Saturday, March 4, 2006

On Teaching: "Let It Be"

My title, a familiar slogan, might be a wonderful reminder to hang above my desk at school, for it embodies a high kind of educational wisdom. In my classes, I all too often do the opposite of “letting it be”. I’m usually pushing, shoving, bending, and twisting so that something else besides “it” will happen. I’m rarely content with simply allowing the present moment (the “it” in the above quote) to peacefully unfold in my classroom. I seem to believe I have to make the present moment better than it is, or lead it into a better future moment, or some such nonsense. This attitude, an almost unconscious one, is what leads me to often adopt an offensive/ defensive posture when I’m teaching. I’m either trying to push my own agenda for the students or resist theirs. In either case, I’m tense, single-minded, and closed to alternatives. Far from “letting it be”, I’m trying to make “it” be something way different than what it is. I don’t mean to imply that I shouldn’t have an agenda, a lesson plan, for my classes. Of course I should, but it needs to be created out of a strong sense of humility.
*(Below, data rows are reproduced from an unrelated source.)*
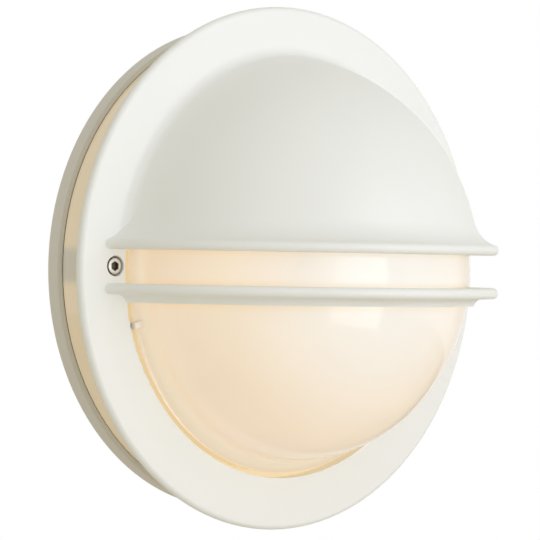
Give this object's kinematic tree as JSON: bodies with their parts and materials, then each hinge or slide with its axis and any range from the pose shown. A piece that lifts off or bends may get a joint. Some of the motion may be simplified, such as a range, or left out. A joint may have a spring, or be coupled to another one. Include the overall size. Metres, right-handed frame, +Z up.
{
  "type": "round wall light with half hood",
  "caption": "Round white cast wall light with a half-dome hood over the upper half of a warm opal diffuser, a slot and a crossbar across the middle, and a shallow cast base.",
  "frame": {"origin": "centre of the wall fixing holes, on the plane of the wall", "axes": "+Z up, +X right as seen from the room, -Y out of the wall towards the room; the wall is the plane Y = 0"},
  "size_m": [0.275, 0.1446, 0.275],
  "materials": {
    "cover_coat": "fine satin powder coat on a casting",
    "base_coat": "fine satin powder coat on a casting",
    "opal_plastic": "smooth opal, lit from inside",
    "rubber": "matt",
    "steel": "bright stainless",
    "zinc_plate": "zinc plated",
    "tray_coat": "white gloss paint",
    "porcelain": "glazed, like porcelain",
    "brass": "plain",
    "lamp_glass": "white frosted bulb",
    "block_plastic": "natural",
    "brown_insulation": "smooth",
    "blue_insulation": "smooth",
    "green_insulation": "smooth"
  },
  "bodies": {
    "root": {"base_housing": "base_coat", "base_seal": "rubber", "diffuser": "opal_plastic", "front_cover": "cover_coat", "cover_screw_left": "steel", "cover_screw_right": "steel", "pillar_seal_left": "rubber", "pillar_seal_right": "rubber", "diffuser_clip_upper_left": "steel", "diffuser_clip_lower_left": "steel", "diffuser_clip_upper_right": "steel", "diffuser_clip_lower_right": "steel", "gear_tray": "tray_coat", "tray_screw_top": "steel", "tray_screw_left": "steel", "tray_screw_right": "steel", "holder_bracket": "zinc_plate", "bracket_screw_upper": "steel", "bracket_screw_lower": "steel", "lampholder_body": "porcelain", "lampholder_sleeve": "brass", "lampholder_contact": "brass", "holder_screw_upper": "steel", "holder_screw_lower": "steel", "lamp": "lamp_glass", "terminal_block": "block_plastic", "terminal_insert_live": "brass", "terminal_insert_neutral": "brass", "terminal_insert_earth": "brass", "terminal_screws_live": "steel", "terminal_screws_neutral": "steel", "terminal_screws_earth": "steel", "terminal_fixing_screw": "steel", "earth_screw": "steel", "earth_washer": "steel", "earth_lug": "brass", "cable_grommet": "rubber", "blanking_plug": "rubber", "live_wire": "brown_insulation", "neutral_wire": "blue_insulation", "earth_wire": "green_insulation"}
  },
  "joints": []
}
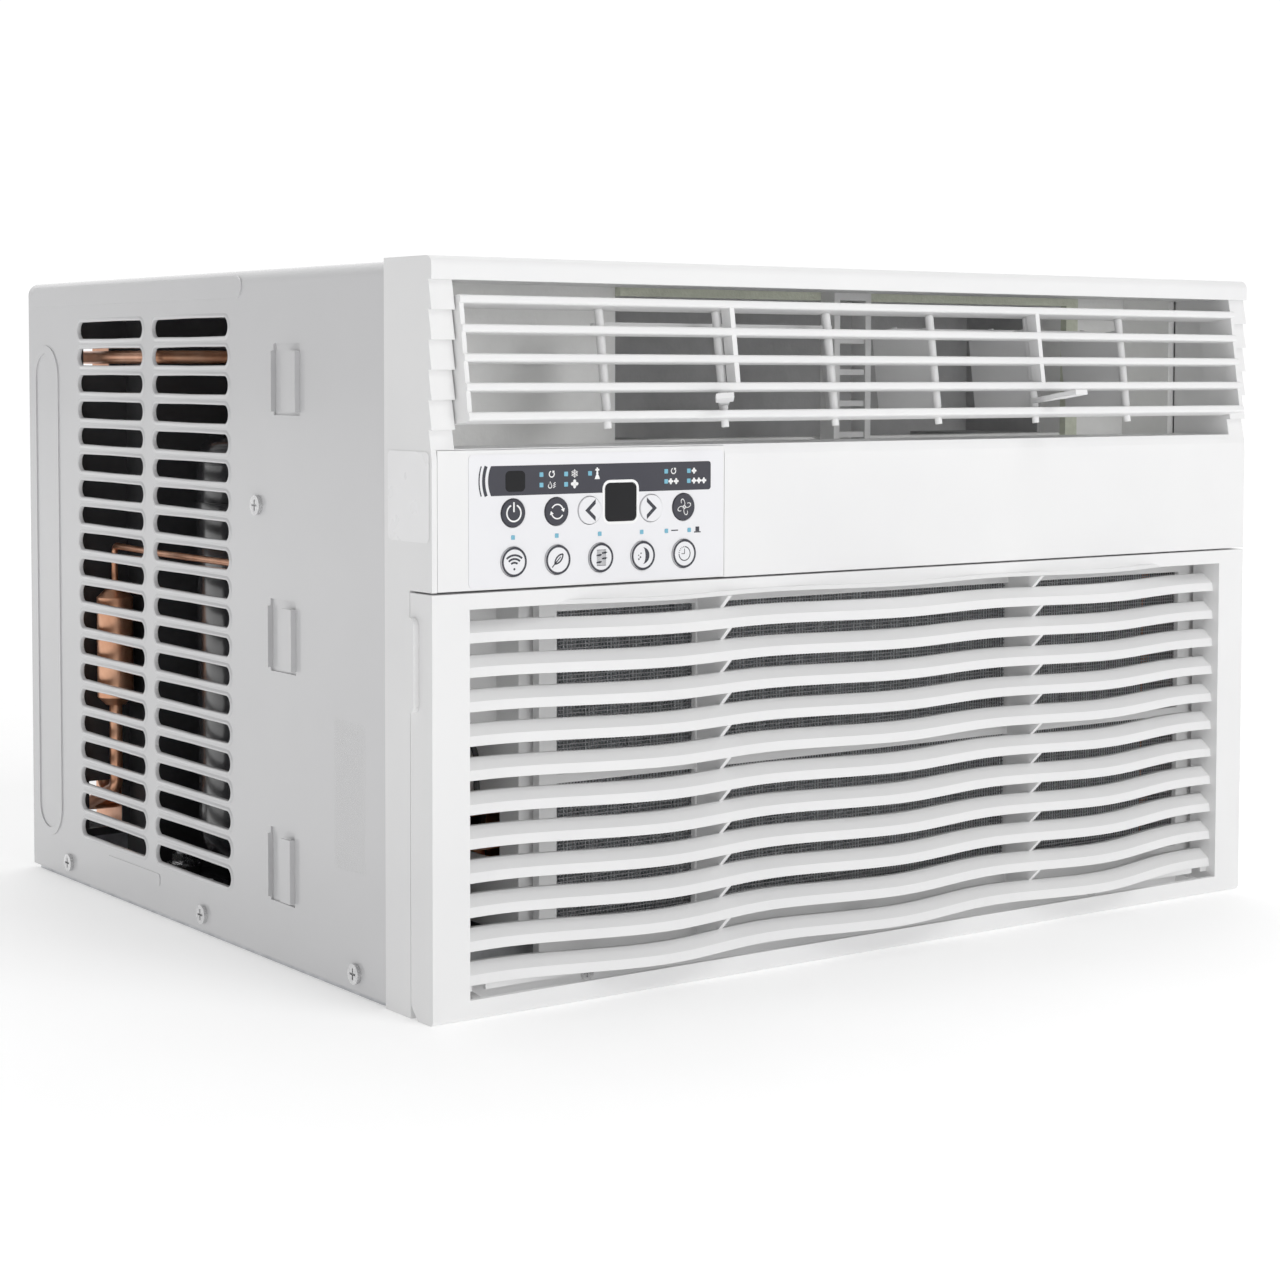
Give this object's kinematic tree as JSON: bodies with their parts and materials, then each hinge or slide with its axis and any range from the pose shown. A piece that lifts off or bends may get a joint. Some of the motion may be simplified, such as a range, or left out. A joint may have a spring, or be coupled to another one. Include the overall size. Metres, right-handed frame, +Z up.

When I’m setting my goals for each day’s classes, I need to step back and remember that these plans will only truly work if my personal ego removes itself from the picture and “lets the lesson plan be”. To me, “letting” means letting my ego go. It means realizing that teaching and learning are ultimately vast mysteries which unfold without the interference of a teacher’s totally insignificant ego. My forty-two students in all their mysteriousness come to me each day and are met by me and my mysteriousness, and by my lesson plan created in meekness instead of arrogance. What happens then is largely determined by my willingness to “let it be”.